Ce sera « peut-être pire, car les combats sont plus intenses et les gens n’ont nulle part où aller », craint-il.

– Recherche de réponses –

Depuis que l’équipe a commencé son travail à Raqa en janvier 2018, elle a pu exhumer plus de 3.800 corps, indique son chef Turki al-Ali.

Sur ce total, 560 ont été identifiés et remis à leurs proches pour qu’elles se chargent elles-mêmes de leur enterrement, précise M. Ali à l’AFP.

L’identification se fait souvent de manière sommaire, les proches venant s’enquérir du sort d’un disparu, en fournissant des détails physionomiques aux secouristes.

Human Rights Watch (HRW) avait appelé en 2018 à fournir une assistance technique internationale aux équipes, pour aider à l’identification.

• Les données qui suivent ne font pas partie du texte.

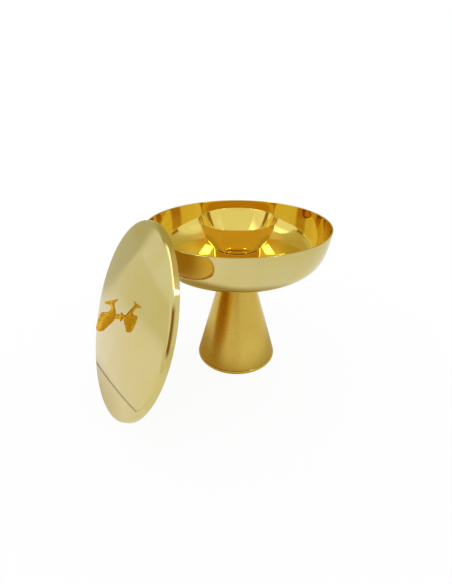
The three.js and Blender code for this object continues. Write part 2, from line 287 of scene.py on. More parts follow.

La découverte du charnier d’al-Foukheikha pourrait aider à obtenir des informations sur plusieurs milliers de personnes dont le sort demeure inconnu, y compris celui d’étrangers emprisonnés par l’EI.

« Nous avons écouté des récits de résidents d’al-Foukheikha rapportant avoir vu des gens rassemblés en uniforme orange », dit M. Ali, en référence à la tenue portée par les prisonniers du groupe jihadiste sur le point d’être exécutés.

Le journaliste américain James Foley portait cette uniforme quand il a été tué et des analystes pensent, sur la base des vidéos de son meurtre, qu’il aurait été exécuté près de Raqa.

Une autre Américaine, Kayla Mueller, aurait été aussi tuée près de Raqa, mais son corps n’a jamais été retrouvé.

« Ces fosses communes gardent les réponses sur le sort de personnes qui ont été exécutées par les combattants de l’EI, celles qui ont péri par des frappes de la coalition et celles portées disparues », explique Sara Kayyali, responsable à HRW.

Même si la bataille contre l’EI touche à sa fin, il y a encore beaucoup de choses à faire sur « l’héritage » de l’EI, dit-elle à l’AFP.